TASK DIRECTIONS:
Reproduce exactly the lines below, from the first through the one containing "GUIDE_TURN = 24.0", and nothing more.

▼

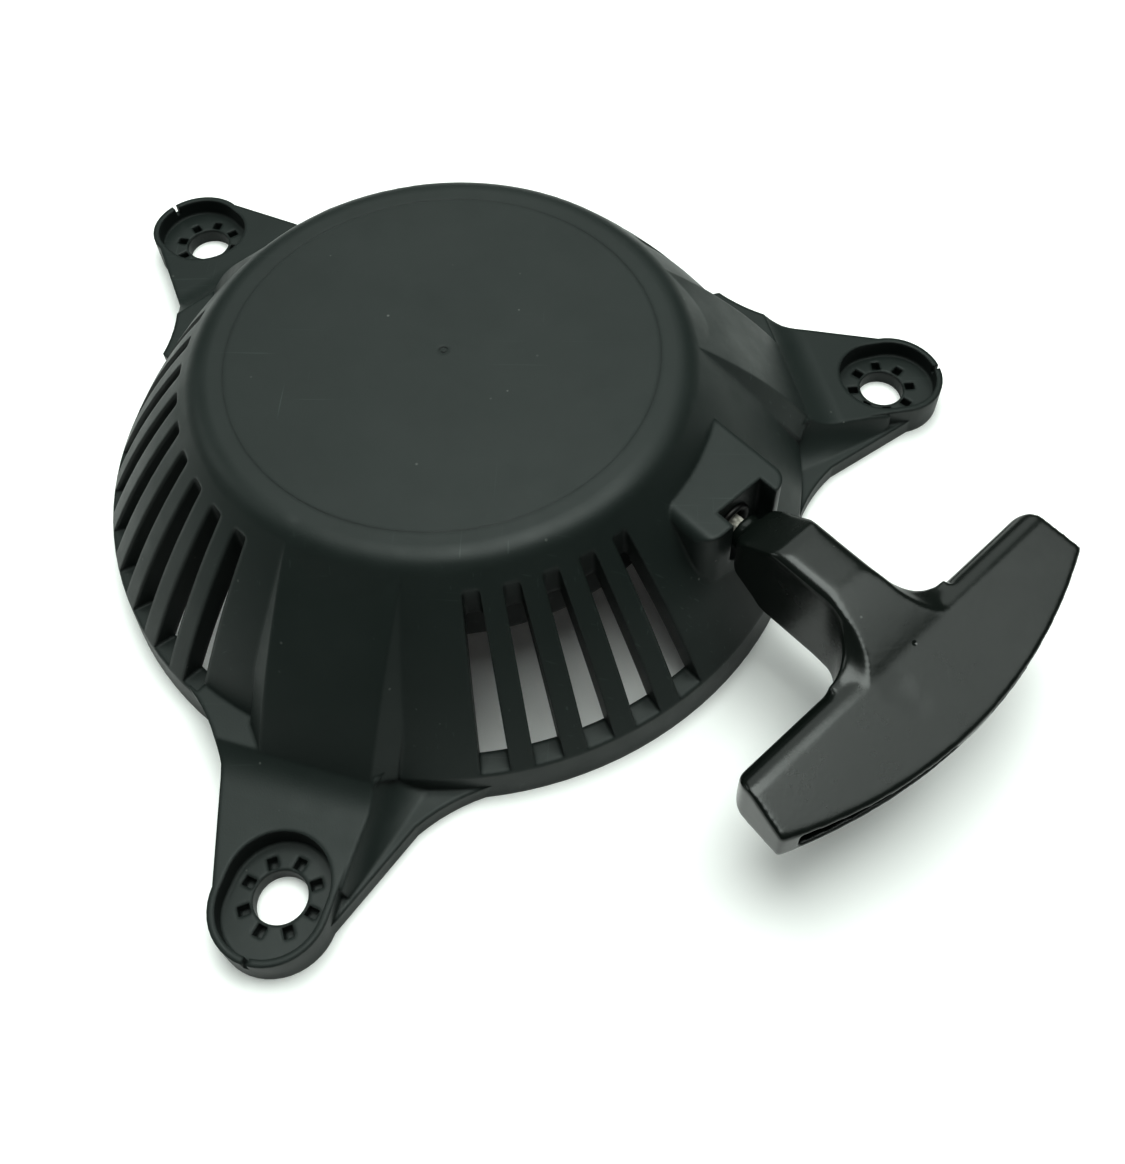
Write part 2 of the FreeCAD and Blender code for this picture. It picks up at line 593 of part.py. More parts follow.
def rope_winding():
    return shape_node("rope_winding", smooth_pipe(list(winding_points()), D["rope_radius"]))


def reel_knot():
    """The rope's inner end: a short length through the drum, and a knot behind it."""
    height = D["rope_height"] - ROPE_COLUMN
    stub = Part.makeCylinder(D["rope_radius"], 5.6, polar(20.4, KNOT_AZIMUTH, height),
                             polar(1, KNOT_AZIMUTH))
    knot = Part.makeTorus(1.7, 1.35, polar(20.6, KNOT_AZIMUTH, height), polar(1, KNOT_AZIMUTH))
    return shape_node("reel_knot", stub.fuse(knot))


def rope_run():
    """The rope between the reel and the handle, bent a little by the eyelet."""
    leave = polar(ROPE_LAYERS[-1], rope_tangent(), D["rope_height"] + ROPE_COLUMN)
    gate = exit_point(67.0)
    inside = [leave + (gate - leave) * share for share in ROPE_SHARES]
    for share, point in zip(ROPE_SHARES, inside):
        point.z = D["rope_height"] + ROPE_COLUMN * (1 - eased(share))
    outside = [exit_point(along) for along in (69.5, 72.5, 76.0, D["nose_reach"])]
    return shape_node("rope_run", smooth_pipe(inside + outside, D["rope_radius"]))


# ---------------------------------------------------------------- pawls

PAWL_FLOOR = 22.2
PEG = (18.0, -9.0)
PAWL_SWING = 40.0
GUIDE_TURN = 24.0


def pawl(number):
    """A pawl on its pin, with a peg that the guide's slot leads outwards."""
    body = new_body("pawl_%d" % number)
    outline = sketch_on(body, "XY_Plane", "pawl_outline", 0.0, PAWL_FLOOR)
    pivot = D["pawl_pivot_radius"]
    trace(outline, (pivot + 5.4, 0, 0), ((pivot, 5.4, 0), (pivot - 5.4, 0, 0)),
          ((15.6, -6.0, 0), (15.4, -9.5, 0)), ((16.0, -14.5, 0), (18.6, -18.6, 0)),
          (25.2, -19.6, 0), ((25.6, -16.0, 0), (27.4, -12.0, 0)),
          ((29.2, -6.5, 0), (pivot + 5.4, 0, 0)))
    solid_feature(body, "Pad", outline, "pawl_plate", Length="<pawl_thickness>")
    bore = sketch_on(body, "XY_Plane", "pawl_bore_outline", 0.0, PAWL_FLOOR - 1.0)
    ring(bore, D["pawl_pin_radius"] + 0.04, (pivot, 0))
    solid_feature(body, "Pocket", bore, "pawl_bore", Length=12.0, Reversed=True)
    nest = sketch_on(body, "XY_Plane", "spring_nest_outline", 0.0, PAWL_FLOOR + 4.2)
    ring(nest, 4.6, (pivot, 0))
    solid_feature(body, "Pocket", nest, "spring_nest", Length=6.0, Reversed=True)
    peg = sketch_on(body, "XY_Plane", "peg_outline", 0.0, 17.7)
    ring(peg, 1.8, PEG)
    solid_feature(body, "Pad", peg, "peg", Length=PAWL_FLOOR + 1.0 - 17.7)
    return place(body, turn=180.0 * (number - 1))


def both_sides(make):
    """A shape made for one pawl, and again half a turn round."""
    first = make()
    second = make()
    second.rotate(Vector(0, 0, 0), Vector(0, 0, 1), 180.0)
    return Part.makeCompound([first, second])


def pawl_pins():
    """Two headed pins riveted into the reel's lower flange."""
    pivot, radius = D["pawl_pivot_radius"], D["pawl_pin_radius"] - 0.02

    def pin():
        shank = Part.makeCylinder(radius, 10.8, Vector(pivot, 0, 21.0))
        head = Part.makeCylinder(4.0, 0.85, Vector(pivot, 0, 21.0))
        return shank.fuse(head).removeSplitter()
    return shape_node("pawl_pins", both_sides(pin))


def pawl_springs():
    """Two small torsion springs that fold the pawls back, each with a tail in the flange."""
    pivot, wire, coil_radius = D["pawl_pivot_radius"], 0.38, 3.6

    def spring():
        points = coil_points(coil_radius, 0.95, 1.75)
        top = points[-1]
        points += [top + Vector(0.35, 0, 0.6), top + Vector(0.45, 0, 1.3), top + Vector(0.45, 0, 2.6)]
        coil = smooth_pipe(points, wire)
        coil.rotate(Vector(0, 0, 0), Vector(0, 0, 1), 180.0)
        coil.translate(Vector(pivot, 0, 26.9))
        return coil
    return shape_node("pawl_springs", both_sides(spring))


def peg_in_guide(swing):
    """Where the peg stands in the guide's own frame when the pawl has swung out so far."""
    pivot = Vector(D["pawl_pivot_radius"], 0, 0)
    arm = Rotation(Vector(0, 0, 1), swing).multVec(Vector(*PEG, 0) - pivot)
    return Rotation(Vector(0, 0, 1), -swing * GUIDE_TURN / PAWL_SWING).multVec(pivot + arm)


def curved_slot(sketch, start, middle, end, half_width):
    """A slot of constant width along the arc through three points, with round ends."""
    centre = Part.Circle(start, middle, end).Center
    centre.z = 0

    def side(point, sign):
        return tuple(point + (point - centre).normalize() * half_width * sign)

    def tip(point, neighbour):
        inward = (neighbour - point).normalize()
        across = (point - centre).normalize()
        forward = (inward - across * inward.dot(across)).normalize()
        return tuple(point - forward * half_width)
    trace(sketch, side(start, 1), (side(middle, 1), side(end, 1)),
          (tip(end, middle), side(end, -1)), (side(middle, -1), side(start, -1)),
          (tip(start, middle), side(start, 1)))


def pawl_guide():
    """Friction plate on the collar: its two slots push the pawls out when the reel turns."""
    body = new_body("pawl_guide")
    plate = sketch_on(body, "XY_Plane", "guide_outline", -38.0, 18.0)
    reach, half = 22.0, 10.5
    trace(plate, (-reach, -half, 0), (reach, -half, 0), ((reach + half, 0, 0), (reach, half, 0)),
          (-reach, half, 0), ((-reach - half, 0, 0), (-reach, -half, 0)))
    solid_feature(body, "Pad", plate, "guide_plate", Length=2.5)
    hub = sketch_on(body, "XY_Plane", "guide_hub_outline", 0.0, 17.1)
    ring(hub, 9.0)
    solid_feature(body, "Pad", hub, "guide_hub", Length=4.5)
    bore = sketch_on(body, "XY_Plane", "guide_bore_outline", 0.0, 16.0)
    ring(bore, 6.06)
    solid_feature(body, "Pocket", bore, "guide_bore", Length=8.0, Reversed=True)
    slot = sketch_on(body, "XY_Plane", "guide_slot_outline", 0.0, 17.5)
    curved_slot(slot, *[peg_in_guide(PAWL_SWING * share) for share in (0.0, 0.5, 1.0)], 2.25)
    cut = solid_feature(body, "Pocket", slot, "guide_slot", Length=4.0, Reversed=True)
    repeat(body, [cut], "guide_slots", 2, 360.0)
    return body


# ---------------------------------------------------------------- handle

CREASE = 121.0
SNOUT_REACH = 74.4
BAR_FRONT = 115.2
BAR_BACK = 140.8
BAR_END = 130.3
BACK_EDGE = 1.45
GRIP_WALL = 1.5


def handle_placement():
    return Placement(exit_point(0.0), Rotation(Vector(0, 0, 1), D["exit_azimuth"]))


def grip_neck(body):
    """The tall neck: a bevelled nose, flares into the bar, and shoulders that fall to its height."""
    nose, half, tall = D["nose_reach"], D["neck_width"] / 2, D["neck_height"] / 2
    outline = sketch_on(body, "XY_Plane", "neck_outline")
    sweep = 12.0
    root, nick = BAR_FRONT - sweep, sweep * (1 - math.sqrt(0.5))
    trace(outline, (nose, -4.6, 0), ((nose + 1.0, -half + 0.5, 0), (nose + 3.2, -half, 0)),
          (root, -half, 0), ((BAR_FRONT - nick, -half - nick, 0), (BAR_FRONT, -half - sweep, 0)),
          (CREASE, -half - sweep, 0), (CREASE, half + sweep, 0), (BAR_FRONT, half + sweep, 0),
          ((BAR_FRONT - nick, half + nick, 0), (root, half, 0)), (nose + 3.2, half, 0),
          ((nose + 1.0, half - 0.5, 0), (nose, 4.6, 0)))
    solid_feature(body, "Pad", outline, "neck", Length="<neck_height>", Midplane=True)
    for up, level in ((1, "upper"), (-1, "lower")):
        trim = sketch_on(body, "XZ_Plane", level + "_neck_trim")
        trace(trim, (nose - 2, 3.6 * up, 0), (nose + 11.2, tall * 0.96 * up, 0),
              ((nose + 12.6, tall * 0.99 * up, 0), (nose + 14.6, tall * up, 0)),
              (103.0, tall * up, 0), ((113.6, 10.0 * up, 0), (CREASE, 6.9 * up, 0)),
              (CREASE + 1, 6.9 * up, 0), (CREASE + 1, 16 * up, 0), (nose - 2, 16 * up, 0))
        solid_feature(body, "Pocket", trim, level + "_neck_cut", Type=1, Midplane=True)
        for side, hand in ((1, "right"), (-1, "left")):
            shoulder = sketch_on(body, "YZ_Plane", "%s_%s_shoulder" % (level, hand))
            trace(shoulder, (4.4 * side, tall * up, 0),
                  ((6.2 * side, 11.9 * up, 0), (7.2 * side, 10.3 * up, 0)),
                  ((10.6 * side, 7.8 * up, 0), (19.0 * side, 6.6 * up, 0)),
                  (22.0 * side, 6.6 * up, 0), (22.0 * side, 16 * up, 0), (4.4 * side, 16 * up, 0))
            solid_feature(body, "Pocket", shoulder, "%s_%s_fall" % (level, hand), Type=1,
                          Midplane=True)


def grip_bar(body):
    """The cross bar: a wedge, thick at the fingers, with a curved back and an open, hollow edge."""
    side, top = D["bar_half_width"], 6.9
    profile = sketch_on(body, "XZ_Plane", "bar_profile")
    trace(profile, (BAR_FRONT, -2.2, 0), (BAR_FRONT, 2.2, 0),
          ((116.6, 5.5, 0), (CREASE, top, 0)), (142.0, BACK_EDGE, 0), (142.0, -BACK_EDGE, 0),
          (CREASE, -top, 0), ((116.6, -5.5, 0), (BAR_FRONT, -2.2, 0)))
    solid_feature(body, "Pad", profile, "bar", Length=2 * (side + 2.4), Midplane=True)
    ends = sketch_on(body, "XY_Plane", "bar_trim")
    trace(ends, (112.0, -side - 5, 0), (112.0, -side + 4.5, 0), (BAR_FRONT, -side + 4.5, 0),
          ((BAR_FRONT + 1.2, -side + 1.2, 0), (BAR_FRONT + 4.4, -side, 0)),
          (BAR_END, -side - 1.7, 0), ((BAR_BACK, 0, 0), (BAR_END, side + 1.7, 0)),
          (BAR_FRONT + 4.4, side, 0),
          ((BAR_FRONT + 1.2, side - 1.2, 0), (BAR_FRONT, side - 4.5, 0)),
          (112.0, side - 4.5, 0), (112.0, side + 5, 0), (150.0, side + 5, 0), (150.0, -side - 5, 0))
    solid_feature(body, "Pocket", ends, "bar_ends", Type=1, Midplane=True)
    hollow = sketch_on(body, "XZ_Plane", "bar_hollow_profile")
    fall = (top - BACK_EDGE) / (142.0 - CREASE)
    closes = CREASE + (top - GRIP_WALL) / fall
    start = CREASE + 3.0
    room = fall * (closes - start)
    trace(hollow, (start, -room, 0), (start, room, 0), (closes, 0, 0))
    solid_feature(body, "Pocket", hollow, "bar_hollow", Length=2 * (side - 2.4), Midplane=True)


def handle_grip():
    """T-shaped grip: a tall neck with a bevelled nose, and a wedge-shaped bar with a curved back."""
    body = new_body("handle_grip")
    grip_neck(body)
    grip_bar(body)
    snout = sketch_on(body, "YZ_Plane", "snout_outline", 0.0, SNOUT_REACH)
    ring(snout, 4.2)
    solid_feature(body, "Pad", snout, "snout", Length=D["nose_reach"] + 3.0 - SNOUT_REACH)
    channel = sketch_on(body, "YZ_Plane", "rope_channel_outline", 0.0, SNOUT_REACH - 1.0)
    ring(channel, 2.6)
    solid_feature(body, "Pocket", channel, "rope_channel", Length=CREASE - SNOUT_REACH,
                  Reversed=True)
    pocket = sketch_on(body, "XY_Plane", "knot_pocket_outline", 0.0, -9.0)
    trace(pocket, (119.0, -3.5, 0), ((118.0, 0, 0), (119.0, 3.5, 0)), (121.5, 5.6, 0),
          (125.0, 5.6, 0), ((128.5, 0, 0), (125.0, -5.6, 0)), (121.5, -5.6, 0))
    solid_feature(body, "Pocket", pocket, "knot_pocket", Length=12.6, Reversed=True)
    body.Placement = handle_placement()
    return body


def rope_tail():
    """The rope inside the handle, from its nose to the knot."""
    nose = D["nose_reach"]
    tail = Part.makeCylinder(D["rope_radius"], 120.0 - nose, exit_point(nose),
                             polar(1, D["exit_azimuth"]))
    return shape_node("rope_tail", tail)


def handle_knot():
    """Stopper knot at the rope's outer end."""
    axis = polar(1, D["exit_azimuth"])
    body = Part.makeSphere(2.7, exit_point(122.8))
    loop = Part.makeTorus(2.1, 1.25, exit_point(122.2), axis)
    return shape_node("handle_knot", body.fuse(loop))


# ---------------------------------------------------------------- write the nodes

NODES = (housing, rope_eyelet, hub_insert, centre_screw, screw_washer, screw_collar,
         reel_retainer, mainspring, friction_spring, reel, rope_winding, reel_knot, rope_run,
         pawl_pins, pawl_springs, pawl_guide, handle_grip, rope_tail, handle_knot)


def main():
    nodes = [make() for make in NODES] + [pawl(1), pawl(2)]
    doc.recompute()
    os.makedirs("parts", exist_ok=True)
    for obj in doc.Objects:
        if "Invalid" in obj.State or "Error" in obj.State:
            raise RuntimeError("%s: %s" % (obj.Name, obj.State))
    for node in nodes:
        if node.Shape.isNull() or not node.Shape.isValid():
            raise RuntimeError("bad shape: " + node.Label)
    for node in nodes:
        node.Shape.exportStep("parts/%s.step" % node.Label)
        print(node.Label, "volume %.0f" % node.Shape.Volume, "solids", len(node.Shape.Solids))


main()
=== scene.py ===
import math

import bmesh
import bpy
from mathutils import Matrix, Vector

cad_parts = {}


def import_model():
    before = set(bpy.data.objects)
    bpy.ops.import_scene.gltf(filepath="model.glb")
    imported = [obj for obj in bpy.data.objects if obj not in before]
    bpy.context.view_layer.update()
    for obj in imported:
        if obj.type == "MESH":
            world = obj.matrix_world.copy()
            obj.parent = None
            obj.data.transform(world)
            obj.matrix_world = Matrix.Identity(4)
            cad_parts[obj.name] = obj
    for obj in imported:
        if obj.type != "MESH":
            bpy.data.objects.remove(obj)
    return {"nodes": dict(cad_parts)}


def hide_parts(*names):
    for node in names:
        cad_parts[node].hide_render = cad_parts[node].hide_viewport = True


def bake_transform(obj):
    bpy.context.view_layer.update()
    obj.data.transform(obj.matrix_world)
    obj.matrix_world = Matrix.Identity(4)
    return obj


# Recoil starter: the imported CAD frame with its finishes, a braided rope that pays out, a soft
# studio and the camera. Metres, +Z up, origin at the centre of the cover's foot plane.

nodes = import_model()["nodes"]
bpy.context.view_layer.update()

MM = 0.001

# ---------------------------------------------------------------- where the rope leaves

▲

SOLUTION TO THIS PROBLEM:
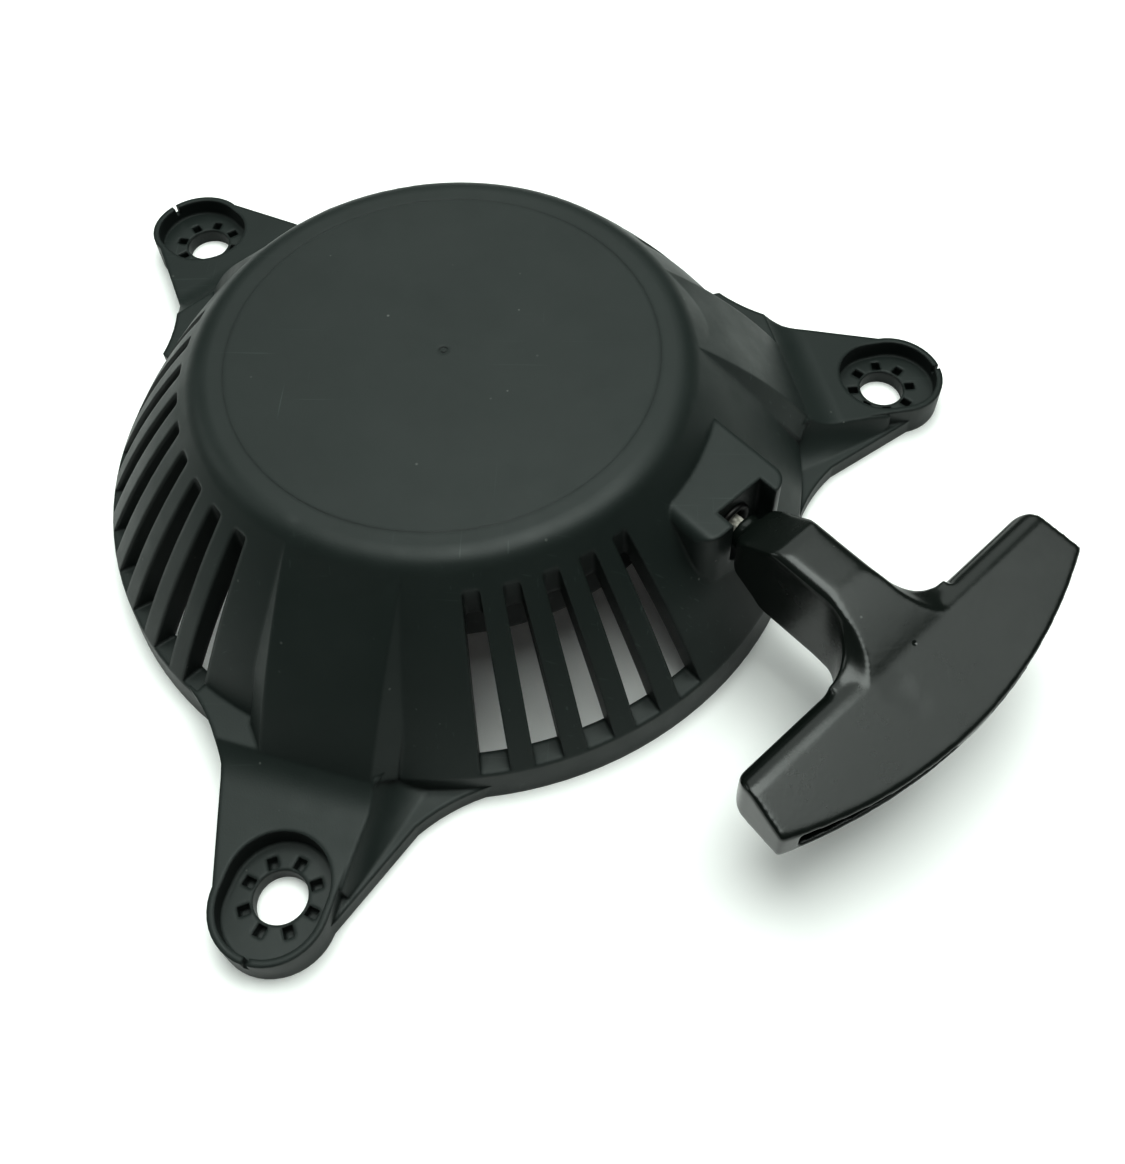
Write part 2 of the FreeCAD and Blender code for this picture. It picks up at line 593 of part.py. More parts follow.
def rope_winding():
    return shape_node("rope_winding", smooth_pipe(list(winding_points()), D["rope_radius"]))


def reel_knot():
    """The rope's inner end: a short length through the drum, and a knot behind it."""
    height = D["rope_height"] - ROPE_COLUMN
    stub = Part.makeCylinder(D["rope_radius"], 5.6, polar(20.4, KNOT_AZIMUTH, height),
                             polar(1, KNOT_AZIMUTH))
    knot = Part.makeTorus(1.7, 1.35, polar(20.6, KNOT_AZIMUTH, height), polar(1, KNOT_AZIMUTH))
    return shape_node("reel_knot", stub.fuse(knot))


def rope_run():
    """The rope between the reel and the handle, bent a little by the eyelet."""
    leave = polar(ROPE_LAYERS[-1], rope_tangent(), D["rope_height"] + ROPE_COLUMN)
    gate = exit_point(67.0)
    inside = [leave + (gate - leave) * share for share in ROPE_SHARES]
    for share, point in zip(ROPE_SHARES, inside):
        point.z = D["rope_height"] + ROPE_COLUMN * (1 - eased(share))
    outside = [exit_point(along) for along in (69.5, 72.5, 76.0, D["nose_reach"])]
    return shape_node("rope_run", smooth_pipe(inside + outside, D["rope_radius"]))


# ---------------------------------------------------------------- pawls

PAWL_FLOOR = 22.2
PEG = (18.0, -9.0)
PAWL_SWING = 40.0
GUIDE_TURN = 24.0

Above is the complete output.